The Scene Stealer line began as a single 5-by-7 rendering by Melody. Kymberly photographed it, digitized it, and reinterpreted the artwork across the Scene Stealer purses, bags, and clothing in the AAM catalog. Those existing pieces will continue to be sold online and at The Studio.

Any additional Scene Stealer capsule beyond what is already in market is a paid engagement on Melody's part. Featured-artist status is distinct from founding-artist status — Melody is not part of the founding circle.

Because Kymberly and the founding artists have been best friends for two to three decades, the cultural figures on their combined list don't just know one of them — they know all of them. That gravitational pull means asks land as "support Kymberly's house" rather than "do a favor for a brand," which materially raises the conversion rate on collaboration outreach. But the brand is anchored, before any of that compounding can happen, by Kymberly's own work, vision, and creative authority.

"What we create together is the culture. The rest is just noise."

— Kymberly Robinson

The Catalog

The collections, in order.

Every AAM collection is anchored by a credited person. The first six are Kymberly's design work — some solo, some channeling a founding artist's namesake, one co-designed. The seventh, Scene Stealer, is a featured-artist line at a separate tier.

Grit With Grace
Kymberly · _ products
Pastel-faced painterly pieces. The Growth Is A Mindset crop tank and the Pencil Skirt series. Kymberly's signature line — pastels and flowing artistique color.
Manifest Malibu
Kymberly · _# products
Kymberly's second personal collection. Past top-seller from her catalog. To be added to the live AAM Shopify catalog this year.
Loot Cakes
Mike Maldonado × Kymberly · _# products
Vintage cinema kiss iconography. Mike's namesake line — Concepts created by Mike and designed by Kymberly. He is iconic, publicly known to the world as the "East Coast Power House" His streetwear like no other, inlucdes clothing, shoes, bags, accessories and so much more.
Ragamuffin
Jenn Rivell × Kymberly · _# products
Jenn's namesake line. Characters drawn by Jenn and Designed by Kymberly. Channels Jenn's cultural reach across skate, music, and film.
Bring The Good Stuff
Josh Ruggeri × Kymberly · _# products
The largest line in the catalog. Cocktail glassware, retro typography, summer leisure, painterly palettes. Josh's originating line is designed by Josh. .
Critical Cut
Jamie R. & Kymberly · _# products
Fantasy and tabletop-gaming heritage. D&D dice motifs, Welsh dragon hoodies, Tiamat tees.
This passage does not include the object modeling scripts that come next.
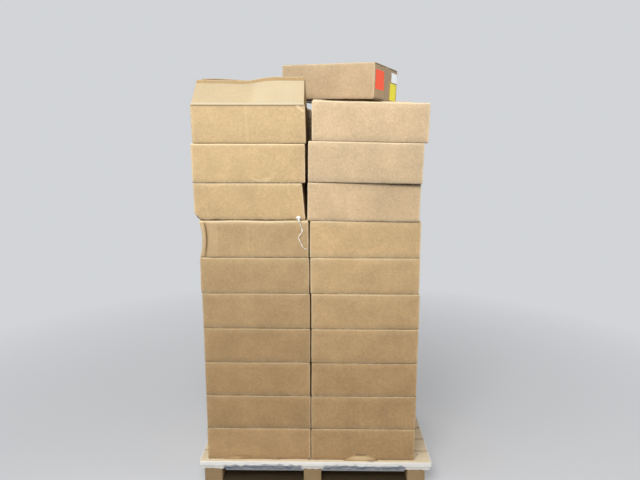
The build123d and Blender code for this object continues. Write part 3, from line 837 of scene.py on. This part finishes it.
def open_walls(form):
    """Four walls of the open carton and its floor, as grids of the board's middle.

    A rounded rectangle is carried up from the turned-in bottom flaps to the flap hinges."""
    hx, hy, hz = form.half - BOARD / 2
    xs = lattice_lines(hx, (0, 1.2, 2.4, 5.0), cell=CREASED_CELL)
    ys = lattice_lines(hy, (0, 1.2, 2.4, 5.0), cell=FINE_CELL)
    ring = rectangle_ring(xs, ys, CORNER_RADIUS)
    # How far in and how high the bottom's fold runs
    insets, rises = np.array([(24, 0), (12, 0), (3, 0), (1, 0.8), (0.2, 2.2), (0, 3.6), (0, 9)]).T
    near_hinge = np.array([11, 9, 7.5, 6, 4.5, 3, 1.5, 0])
    heights = np.concatenate([rises - hz, np.linspace(14 - hz, hz - 14, 20), hz - near_hinge])
    insets = np.pad(insets, (0, len(heights) - len(insets)))
    shrink = 1 - insets[None, :, None] / np.array([hx, hy])
    levels = np.broadcast_to(heights[None, :, None], (len(ring), len(heights), 1))
    walls = np.concatenate([ring[:, None] * shrink, levels], 2)
    x, y = np.meshgrid(np.linspace(FLOOR_INSET - hx, hx - FLOOR_INSET, 12),
                       np.linspace(FLOOR_INSET - hy, hy - FLOOR_INSET, 10), indexing="ij")
    floor = np.stack([x, y, np.full_like(x, -hz)], 2)
    return walls, floor


def lean_along(side, share):
    """Lean of a long flap in degrees, at shares from -1 to 1 along it.

    The front flap's has a hump left of the middle and falls in a smooth step right of it, with a
    slight sine over all; the rear flap's is a slow sine."""
    if side > 0:
        return FLAP_LEAN - 5.0 + 3.0 * np.sin(share * 3.1 + 1.0)
    hump = 2.0 * np.exp(-((share + 0.12) / 0.3) ** 2)
    step = 5.6 / (1 + np.exp(-(share - 0.12) / 0.11))
    return FLAP_LEAN + hump - step + 0.3 * np.sin(share * 9.0 + 0.6)


def long_flap(form, side, start, end, lift=0.0):
    """Long flap standing up from a wall, between two distances from its hinge.

    The section is summed from the hinge, where the angle grows quickly to the lean, and bows a
    little further up. The hinge has a raised bead, and lift moves the sheet along its normal."""
    hx, hy, hz = form.half
    xs = np.linspace(FLAP_END_CUT - hx, hx - FLAP_END_CUT, 72)
    steps = np.concatenate([np.linspace(0, 8, 9), np.linspace(8, FLAP_LENGTH, 40)[1:]])
    lean = lean_along(side, xs / xs[-1])
    bend = np.clip(steps / 6.0, 0, 1) ** 0.8
    bow = FLAP_BOW * (steps / FLAP_LENGTH - 0.5)
    angle = np.radians((lean[:, None] + bow) * bend)
    length = np.diff(steps, prepend=0.0)
    inward = (np.sin(angle) * length).cumsum(1)
    upward = (np.cos(angle) * length).cumsum(1)
    bead = HINGE_BEAD * np.exp(-((steps - 3.0) / 2.5) ** 2)
    middle = np.stack([np.broadcast_to(xs[:, None], inward.shape), side * (hy - BOARD / 2 - inward + bead),
                       hz - BOARD / 2 + upward], 2)
    outward = np.stack([np.zeros_like(inward), side * np.cos(angle), np.sin(angle)], 2)
    rows = (steps >= start) & (steps <= end)
    return (middle + outward * lift)[:, rows]


def short_flap(form, side):
    """Short flap folded in and drooping: flat, with a slight sine across it that grows inwards."""
    hx, hy, hz = form.half
    reach = hy - BOARD - FLAP_END_CUT / 2
    across, along = np.meshgrid(np.linspace(-reach, reach, 24), np.linspace(0, FLAP_LENGTH, 20),
                                indexing="ij")
    drop = math.tan(math.radians(SHORT_FLAP_DROOP)) * along
    drop = drop + 2.0 * np.sin(across / 60 + side) * along / FLAP_LENGTH
    return np.stack([side * (hx - BOARD / 2 - along), across, hz - BOARD / 2 - drop], 2)


def facing(grid, side):
    """Turn a grid so that its normal looks outwards on that side."""
    return grid if side < 0 else grid[::-1]


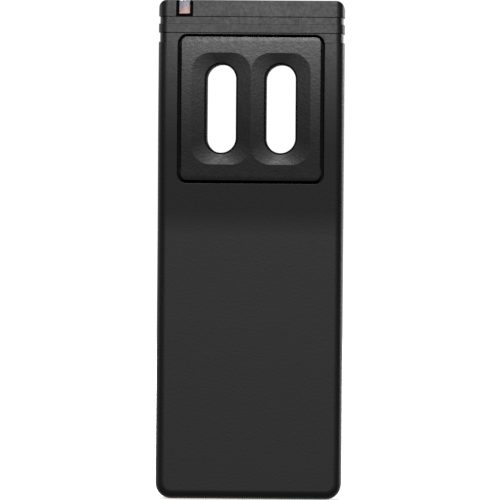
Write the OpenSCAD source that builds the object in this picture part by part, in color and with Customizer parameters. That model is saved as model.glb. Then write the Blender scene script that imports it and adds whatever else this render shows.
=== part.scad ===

Jamie R.'s line, co-designed with Kymberly — the only co-design credit in the AAM catalog.

Additional studio lines in the catalog — Nightscape (vehicle / road Americana, 4 products), Beholder (single-eyed creature motif, 3 products), and Atelier (one-off objects and home goods, 2 products) — round out the day-to-day catalog. A forthcoming collection, Bank Robber, will launch with the Bank Robber Super Heavyweight Oversized Retro Hoodie in a future drop cycle.

The Roadmap

How AAM builds into tier.

You don't perceive your way into the Rhude/Kith/Noah/ALD tier. You build into it over three to five years through specific moves. The brands AAM is benchmarking against each took six to ten. The work below is the next twelve months.

Q1
Foundation — packaging, press kit, branded tracking
Custom branded packaging in production. Press kit drafted and pitched to Hypebeast / Highsnobiety / Hypebae. Branded tracking and shipping confirmation live. Carrier-calculated shipping rates replacing flat-rate. Free shipping threshold lifted to $150.
Q1
The House Series Volume 01 — inaugural drop
Brendon Novak or first confirmed collaborator launched as Volume 01. Editorial photo essay, five-question interview, charity feature published on the product page. Subscription option live.
Q2
The Artisan Residency — Cohort One
Three to four artisans in residence at The Studio. Self-serve pay-to-reserve at $2,500–$5,000 tier. Rolling enrollment begins July 2026.
Q2
Coffee partnership at The Studio
Partner with Brunswick or Square One roaster — revenue share, low setup cost. Turns The Studio into a destination rather than a shop.
Q3
First external collaboration outside the House Series
A Chester County artist, then a regional one. Proves AAM can host other names beyond the founding group.
Q3
Editorial photography across all 47 SKUs
Replace Printify mockup imagery with magazine-grade product photography shot at The Studio. The single biggest visible signal of tier.
Q4
Quarterly digital zine — Volume 01
A lookbook plus editorial — featured artisan interviews, House Series collaborator essays, Studio events. Feeds the content engine the brands above all run.
Q4
The Bank Robber line launch
Super-heavyweight oversized retro hoodie line as a standalone collection at the top of the pricing ladder ($385–$425).
Year 2
Second physical location pilot
Philadelphia, NYC, or LA pop-up. Proves geographic relevance beyond Chester County. The single largest tier-signal investment available.
Closing

A house, not a store.

Rhude, Kith, Noah, and Aimé Leon Dore proved that a single founder with a point of view, anchored in a specific neighborhood, executing one disciplined playbook, can build a culturally significant brand without venture capital, mass advertising, or traditional retail expansion.

Artisan Alley & Market is the same playbook, applied to Chester County. The Studio is the cathedral. The drops are the cadence. The community is the moat. The collections are the language. The 10/60/40 charity split is the soul.

The House Series is the move none of them can make — because none of them has the people we have.

"Bring the good stuff." — and mean it.